2022, el verdadero año de transición
Odio mirar la cuenta corriente los lunes por la mañana. El restaurante, las cervezas, el sushi, los discos de vinilo, los postres del domingo, la gasolina, los peajes. Aparece todo ahí, como un flashback de mis últimas 48 horas de ocio, encriptado en un sinfín de códigos extraños. Caducó la diversión real para después regresar en forma de puñalada numérica. La madre que me parió. “Yo prefiero no mirarlo”, me confiesa un amigo. Dudo que esté forrado. Prefiero pensar que forma parte de su pragmatismo vital. Aunque lo suyo -digo yo- es como practicar el salto de esquí con una venda en los ojos.
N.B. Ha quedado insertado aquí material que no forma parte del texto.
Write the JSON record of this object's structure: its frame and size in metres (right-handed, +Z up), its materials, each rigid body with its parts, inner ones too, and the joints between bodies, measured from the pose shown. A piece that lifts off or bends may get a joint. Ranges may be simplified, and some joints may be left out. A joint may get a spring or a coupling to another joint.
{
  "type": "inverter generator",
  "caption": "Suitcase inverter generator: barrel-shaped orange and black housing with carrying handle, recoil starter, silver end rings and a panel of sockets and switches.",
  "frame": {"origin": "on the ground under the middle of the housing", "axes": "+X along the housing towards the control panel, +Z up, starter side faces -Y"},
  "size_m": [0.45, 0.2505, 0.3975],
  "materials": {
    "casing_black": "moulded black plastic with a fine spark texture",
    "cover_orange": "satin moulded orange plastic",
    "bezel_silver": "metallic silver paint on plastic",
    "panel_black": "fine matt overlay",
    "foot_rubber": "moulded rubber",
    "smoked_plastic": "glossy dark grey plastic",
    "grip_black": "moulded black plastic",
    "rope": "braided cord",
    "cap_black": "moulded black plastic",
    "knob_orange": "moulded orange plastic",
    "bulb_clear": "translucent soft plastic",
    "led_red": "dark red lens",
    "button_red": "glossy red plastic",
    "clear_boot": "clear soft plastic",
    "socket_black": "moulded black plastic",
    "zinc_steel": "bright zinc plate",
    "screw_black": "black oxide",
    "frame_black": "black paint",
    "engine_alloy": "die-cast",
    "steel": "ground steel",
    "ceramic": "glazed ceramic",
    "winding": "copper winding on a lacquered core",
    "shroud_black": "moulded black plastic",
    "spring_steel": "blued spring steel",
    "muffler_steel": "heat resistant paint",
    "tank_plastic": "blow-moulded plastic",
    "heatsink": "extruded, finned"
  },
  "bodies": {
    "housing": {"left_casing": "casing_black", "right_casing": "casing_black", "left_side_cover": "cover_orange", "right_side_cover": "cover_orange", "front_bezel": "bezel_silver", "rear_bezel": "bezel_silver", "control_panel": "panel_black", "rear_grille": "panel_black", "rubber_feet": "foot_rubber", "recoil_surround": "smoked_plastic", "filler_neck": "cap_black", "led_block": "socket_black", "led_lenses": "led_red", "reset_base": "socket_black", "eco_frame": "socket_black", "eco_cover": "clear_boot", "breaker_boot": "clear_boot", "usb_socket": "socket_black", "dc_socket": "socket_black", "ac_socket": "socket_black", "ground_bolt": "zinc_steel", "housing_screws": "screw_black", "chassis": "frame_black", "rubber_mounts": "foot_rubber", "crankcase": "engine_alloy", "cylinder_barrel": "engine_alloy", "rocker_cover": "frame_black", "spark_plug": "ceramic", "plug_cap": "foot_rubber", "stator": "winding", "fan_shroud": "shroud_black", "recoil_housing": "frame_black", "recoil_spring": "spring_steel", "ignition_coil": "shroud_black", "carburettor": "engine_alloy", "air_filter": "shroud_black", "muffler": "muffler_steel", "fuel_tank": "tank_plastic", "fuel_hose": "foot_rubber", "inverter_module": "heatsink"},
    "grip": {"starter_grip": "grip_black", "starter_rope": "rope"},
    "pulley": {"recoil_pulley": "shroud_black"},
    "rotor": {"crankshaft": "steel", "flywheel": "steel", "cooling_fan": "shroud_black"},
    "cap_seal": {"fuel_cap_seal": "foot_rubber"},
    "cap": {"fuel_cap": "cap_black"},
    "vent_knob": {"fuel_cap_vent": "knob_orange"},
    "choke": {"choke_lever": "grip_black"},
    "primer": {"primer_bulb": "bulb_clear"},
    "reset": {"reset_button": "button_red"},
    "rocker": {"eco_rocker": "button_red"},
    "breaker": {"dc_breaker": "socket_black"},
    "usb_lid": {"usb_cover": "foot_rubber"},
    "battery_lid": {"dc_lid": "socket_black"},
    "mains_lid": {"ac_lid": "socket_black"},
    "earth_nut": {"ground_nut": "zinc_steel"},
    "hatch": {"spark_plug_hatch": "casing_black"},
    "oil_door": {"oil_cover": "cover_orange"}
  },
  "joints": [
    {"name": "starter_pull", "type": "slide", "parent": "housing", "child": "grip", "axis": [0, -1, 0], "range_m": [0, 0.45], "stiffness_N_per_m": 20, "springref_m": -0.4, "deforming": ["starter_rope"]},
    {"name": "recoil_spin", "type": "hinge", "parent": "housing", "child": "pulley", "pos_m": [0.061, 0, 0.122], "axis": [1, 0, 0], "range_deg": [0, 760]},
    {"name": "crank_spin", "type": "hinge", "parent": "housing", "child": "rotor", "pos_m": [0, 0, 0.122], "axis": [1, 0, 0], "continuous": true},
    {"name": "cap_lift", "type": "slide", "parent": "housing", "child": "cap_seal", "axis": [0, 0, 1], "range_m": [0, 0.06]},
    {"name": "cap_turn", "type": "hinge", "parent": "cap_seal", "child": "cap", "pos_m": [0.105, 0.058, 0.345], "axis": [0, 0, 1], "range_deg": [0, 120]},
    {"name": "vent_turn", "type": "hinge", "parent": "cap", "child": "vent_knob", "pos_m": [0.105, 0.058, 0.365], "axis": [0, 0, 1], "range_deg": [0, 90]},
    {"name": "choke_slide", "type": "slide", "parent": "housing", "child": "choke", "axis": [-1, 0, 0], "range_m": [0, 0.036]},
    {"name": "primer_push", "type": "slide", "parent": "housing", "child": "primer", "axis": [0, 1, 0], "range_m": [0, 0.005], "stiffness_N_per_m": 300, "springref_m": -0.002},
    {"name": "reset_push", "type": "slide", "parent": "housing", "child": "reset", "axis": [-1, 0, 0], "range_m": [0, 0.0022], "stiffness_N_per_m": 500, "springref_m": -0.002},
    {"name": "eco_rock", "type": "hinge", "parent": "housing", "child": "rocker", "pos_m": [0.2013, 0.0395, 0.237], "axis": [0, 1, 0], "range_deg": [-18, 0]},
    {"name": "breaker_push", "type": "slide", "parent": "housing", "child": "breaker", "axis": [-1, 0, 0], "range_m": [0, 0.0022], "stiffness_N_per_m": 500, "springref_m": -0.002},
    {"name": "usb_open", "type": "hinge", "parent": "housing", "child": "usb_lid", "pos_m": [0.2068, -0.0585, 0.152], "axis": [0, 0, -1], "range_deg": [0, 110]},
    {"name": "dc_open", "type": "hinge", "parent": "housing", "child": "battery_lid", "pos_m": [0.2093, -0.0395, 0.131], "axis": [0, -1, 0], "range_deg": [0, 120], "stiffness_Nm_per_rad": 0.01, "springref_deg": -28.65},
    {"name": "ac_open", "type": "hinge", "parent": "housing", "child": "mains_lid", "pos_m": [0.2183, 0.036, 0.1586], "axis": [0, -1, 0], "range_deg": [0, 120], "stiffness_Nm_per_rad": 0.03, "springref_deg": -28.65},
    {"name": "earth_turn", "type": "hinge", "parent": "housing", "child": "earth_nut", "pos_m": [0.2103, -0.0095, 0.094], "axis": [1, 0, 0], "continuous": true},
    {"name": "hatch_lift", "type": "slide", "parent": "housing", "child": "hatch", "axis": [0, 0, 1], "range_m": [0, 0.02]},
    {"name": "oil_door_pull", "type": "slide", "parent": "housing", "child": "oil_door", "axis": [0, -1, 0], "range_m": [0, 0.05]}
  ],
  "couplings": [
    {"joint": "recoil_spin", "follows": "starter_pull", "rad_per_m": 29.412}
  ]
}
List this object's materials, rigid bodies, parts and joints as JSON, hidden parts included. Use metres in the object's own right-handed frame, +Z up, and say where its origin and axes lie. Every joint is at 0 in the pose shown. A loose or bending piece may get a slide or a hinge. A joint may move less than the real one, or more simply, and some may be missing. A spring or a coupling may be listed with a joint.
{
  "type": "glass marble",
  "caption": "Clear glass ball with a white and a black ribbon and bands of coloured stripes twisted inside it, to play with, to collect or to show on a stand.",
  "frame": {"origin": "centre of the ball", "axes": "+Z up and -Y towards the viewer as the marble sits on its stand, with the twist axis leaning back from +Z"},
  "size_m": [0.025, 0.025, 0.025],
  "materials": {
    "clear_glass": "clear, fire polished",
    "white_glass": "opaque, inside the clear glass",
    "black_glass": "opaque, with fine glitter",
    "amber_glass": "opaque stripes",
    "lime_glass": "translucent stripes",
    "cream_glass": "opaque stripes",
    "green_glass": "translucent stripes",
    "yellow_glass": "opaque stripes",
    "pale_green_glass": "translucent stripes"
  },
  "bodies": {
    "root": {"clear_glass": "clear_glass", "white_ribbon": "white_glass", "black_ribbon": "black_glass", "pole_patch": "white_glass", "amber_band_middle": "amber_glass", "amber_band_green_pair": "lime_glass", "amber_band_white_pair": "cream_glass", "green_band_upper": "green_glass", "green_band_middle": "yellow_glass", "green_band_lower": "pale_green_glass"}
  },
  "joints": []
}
Es como una bici sin frenos, un piso sin seguro, una escalera sin barandilla, un porro sin boquilla. Aunque quizás la esquives, la hostia está ahí, igual que aquella casilla del monopoly en la que no quieres caer y… ¡patapúm! Hotel en París, tropecientos mil euros, casi los mismos que te gastaste el sábado por la noche.
Dios, o quién fuera, nos quiso derrochadores, tentativos, pecadores, inseguros. Necesitamos sentirnos culpables para purgar toda esa porquería. Transformar los atributos, sin embargo, no nos asegura un estado perpetuo de responsabilidad, ahorro y buen hacer. Como los clubes de fútbol, funcionamos por ciclos; malos, buenos, menos buenos, excelentes, desastrosos. De la misma manera, existen años de éxito, fracaso o, por último, transición, una idea difícil de soportar. ¿Mola? ¿Transición hacia dónde? ¿Es eso bueno, o es malo? No se rompan la cabeza, transición no es más que transición, un concepto que no esconde profundidad alguna. Precisamente donde se encuentra el Barcelona. La transición juega con los números, con la objetividad, siendo capaz de positivizar escenarios técnicamente negativos. Uno se dispone a leer la prensa de ayer y parece que fue el Barcelona, y no el Real Madrid, el que se clasificó para la final de la Supercopa de España. Celebrar un empate, como ocurrió en el Pizjuán, también es cosa suya, de la transición.
“Tengo que ser honesto, el Barcelona jugó un buen partido, me gusta, sigue la línea de identidad del club”. No son palabras de Xavi Hernández, sino de Carlo Ancelotti. “El Barça ha vuelto”, titulaba el diario Sport. ¿El Barça ha vuelto? Más bien está volviendo. Se está deshaciendo de sus lacras, despejando la base de despegue para elevar una nave en la que no todos van a caber. Dembélé pide el timón sin haber decidido un solo partido en cinco años. Memphis se aleja en el horizonte como un globo de feria. La vieja guardia reclama un respiro que la exculpe de la pérdida de balones. Luuk, bendita su suerte, está de paso. Otros como Riqui, Jutglà, Ilyas, Umtiti o Dest quedan en la dimensión desconocida. Pero no todo son malas noticias, ni de lejos. El tejemaneje de Alemany vale un homenaje, la reforma de Xavi encandila, Gavi y Nico se doctoran, Coutinho llora, Ansu sonríe y Pedri vuelve a jugar prórrogas. Nada histórico, nada especialmente brillante, porque es imposible petarlo en mitad de una transición. Así de caprichosa es. Curioso este escenario en el que el Barcelona, en la derrota, se llena de argumentos y el Real Madrid, en la victoria, parece vaciarse, presentando más vestigios de su pasado glorioso que no indicios de futuro, a excepción de Vinicius, un futbolista deslumbrante.
Xavi no viste el traje ceñido de Guardiola. Tiene demasiado trabajo como para ponerse de etiqueta. Para bajar al barro, más vale una sudadera con capucha y un pantalón ancho, por lo que pueda pasar. Tampoco goza de una exquisita oratoria, pero sabe de sobra lo que necesita su equipo en el campo. Suficiente. Más que suficiente. Mientras tanto, en los despachos, hace falta seguir mirando las cuentas, aunque no guste.